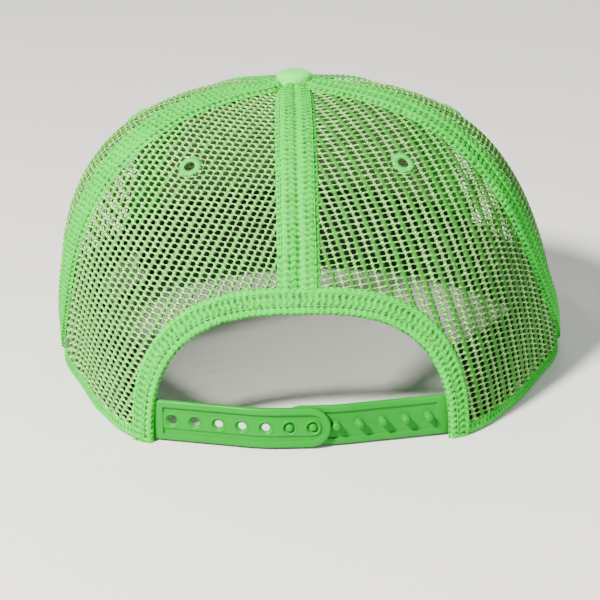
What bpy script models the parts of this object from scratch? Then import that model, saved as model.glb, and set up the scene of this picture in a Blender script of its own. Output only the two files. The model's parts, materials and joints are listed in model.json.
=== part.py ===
"""Trucker mesh cap: a six-panel crown, a stitched brim and a two-piece snap strap.

Metres, +Z up. The origin is on the surface that the cap rests on, under the middle of the
crown, and the brim points along -Y. Azimuths are in degrees from the centre back (+Y) towards
+X, the wearer's left. A depth is measured inwards from the crown's outer face.
"""

from math import atan2, cos, degrees, exp, pi, radians, sin

import bmesh
import bpy
from mathutils import Matrix, Vector

OBJECT_NAME = "trucker_mesh_cap"
GAP = 0.0003

# Crown: plan radius of the rim at each azimuth, mirrored to the other side.
RIM_PLAN = (
    (0, 0.0985),
    (20, 0.1010),
    (36, 0.1060),
    (50, 0.1005),
    (68, 0.0960),
    (88, 0.0995),
    (110, 0.1005),
    (140, 0.0960),
    (180, 0.0930),
)
CROWN_HEIGHT = 0.1120
TOP_RADIUS = 0.0978
ROUND_FROM = 0.85
SIDE_POWER = 2.85
BACK_POWER = 2.2
FRONT_POWER = 2.0
LEAN = 0.0055
LEAN_FADE = 0.45
FRONT_RISE = 0.010
FRONT_RISE_FROM = 95.0
TOP_HOLE_RADIUS = 0.0035

# Seams between the panels, as azimuths.
REAR_SEAM_TOP = 70.0
REAR_SEAM_FLARE = 26.0
FRONT_SEAM = 134.0
CENTRE_FRONT = 180.0

# Layers of the crown.
MESH_THICKNESS = 0.0009
FRONT_THICKNESS = 0.0008
BACKING_DEPTH = 0.0012
BACKING_THICKNESS = 0.0007
TAPE_DEPTH = 0.0023
TAPE_THICKNESS = 0.0006
FRONT_TAPE_WIDTH = 0.018
CENTRE_TAPE_WIDTH = 0.012
BAND_WIDTH = 0.016
BAND_THICKNESS = 0.0010
BAND_GAP = 0.0005
SWEATBAND_DEPTH = 0.0050
SWEATBAND_THICKNESS = 0.0013
SWEATBAND_HEIGHT = 0.032
SWEATBAND_HEM = 0.0015
SWEATBAND_END = 33.0
HEM_LOW = 0.0004
HEM_HEIGHT = 0.0040
LABEL_DEPTH = 0.0067
LABEL_THICKNESS = 0.0006
LABEL_AZIMUTHS = (114.0, 130.0)
LABEL_HEIGHTS = (0.009, 0.027)

# Rear opening, as seen along Y: a superellipse arch standing on the rim.
ARCH_HALF_WIDTH = 0.0550
ARCH_HEIGHT = 0.0500
ARCH_POWER = 2.6
BINDING_SIDE_WIDTH = 0.0075
BINDING_TOP_WIDTH = 0.0090
BINDING_PROUD = 0.0012
BINDING_THICKNESS = 0.0031

# Snap strap.
STRAP_LOW = 0.0008
STRAP_HIGH = 0.0164
STRAP_FLAT = 0.0080
STRAP_BEND = 0.0450
STRAP_LINE_Y = 0.09635
FEMALE_SLOPE = 15.0
MALE_SLOPE = 11.7
HINGE_REACH = 0.0518
FEMALE_THICKNESS = 0.0020
MALE_THICKNESS = 0.0017
FEMALE_TIP = -0.0110
MALE_TIP = -0.0075
RIM_WIDTH = 0.0015
FEMALE_RECESS = 0.00055
MALE_RECESS = 0.00045
SNAP_COUNT = 7
SNAP_PITCH = 0.0086
SNAPS_SHARED = 2
HOLE_RADIUS = 0.0019
PEG_BASE_RADIUS = 0.0015
PEG_TIP_RADIUS = 0.0013
PEG_HEIGHT = 0.0030
TAB_END = 0.0615
TAB_DEPTH = 0.0024

# Brim.
BRIM_AZIMUTH = 118.0
BRIM_HALF_WIDTH = 0.0900
BRIM_FRONT_Y = -0.1610
BRIM_CORNER_Y = -0.0485
BRIM_POWER = 2.35
BRIM_EDGE_HEIGHT = 0.0005
BRIM_ARCH = 0.0095
BRIM_DROOP = 0.015
BRIM_COVER = 0.0006
BRIM_BOARD = 0.0020
BRIM_BOARD_INSET = 0.03

# Button and eyelets.
BUTTON_RADIUS = 0.0072
BUTTON_HEIGHT = 0.0050
EYELET_OUTER = 0.0037
EYELET_INNER = 0.0017
EYELET_PROUD = 0.0005
EYELET_THICKNESS = 0.0019
EYELETS = {
    "eyelet_rear_left": (39.5, 0.585),
    "eyelet_rear_right": (-39.5, 0.585),
    "eyelet_side_left": (103.0, 0.585),
    "eyelet_side_right": (-103.0, 0.585),
    "eyelet_front_left": (157.0, 0.585),
    "eyelet_front_right": (-157.0, 0.585),
}

# The cap's own origin is the middle of its footprint, and the crown's axis stands off it.
CROWN_AXIS = Vector((0.0054, 0.0310, 0.0))

GREEN_MESH = ((0.13, 0.62, 0.16), 0.75, 0.0)
GREEN_CLOTH = ((0.15, 0.66, 0.20), 0.85, 0.0)
GREEN_PLASTIC = ((0.045, 0.50, 0.075), 0.35, 0.0)
WHITE_CLOTH = ((0.78, 0.77, 0.72), 0.90, 0.0)
BLACK_CLOTH = ((0.012, 0.012, 0.013), 0.95, 0.0)
BOARD_PLASTIC = ((0.55, 0.55, 0.52), 0.50, 0.0)
RIVET_METAL = ((0.60, 0.60, 0.58), 0.30, 1.0)


def ease(value):
    t = min(max(value, 0.0), 1.0)
    return t * t * (3 - 2 * t)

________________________

Give back the listing exactly, please, from its first line to the line containing "GAP = 0.0003", inclusive, and nothing past that line.

* Final answer:
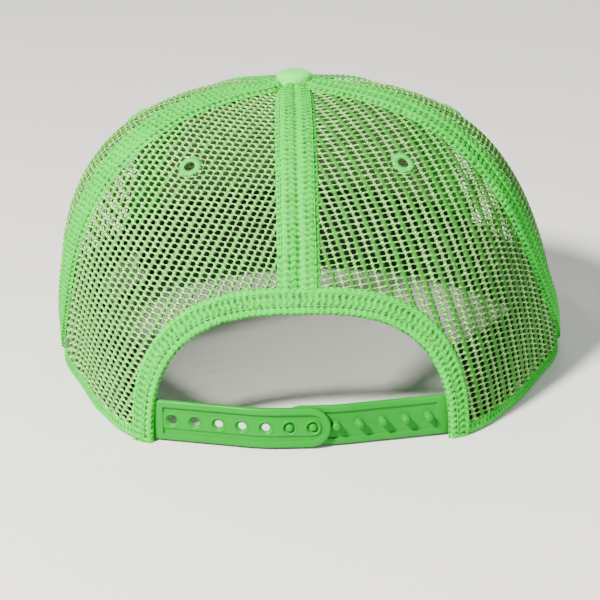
What bpy script models the parts of this object from scratch? Then import that model, saved as model.glb, and set up the scene of this picture in a Blender script of its own. Output only the two files. The model's parts, materials and joints are listed in model.json.
=== part.py ===
"""Trucker mesh cap: a six-panel crown, a stitched brim and a two-piece snap strap.

Metres, +Z up. The origin is on the surface that the cap rests on, under the middle of the
crown, and the brim points along -Y. Azimuths are in degrees from the centre back (+Y) towards
+X, the wearer's left. A depth is measured inwards from the crown's outer face.
"""

from math import atan2, cos, degrees, exp, pi, radians, sin

import bmesh
import bpy
from mathutils import Matrix, Vector

OBJECT_NAME = "trucker_mesh_cap"
GAP = 0.0003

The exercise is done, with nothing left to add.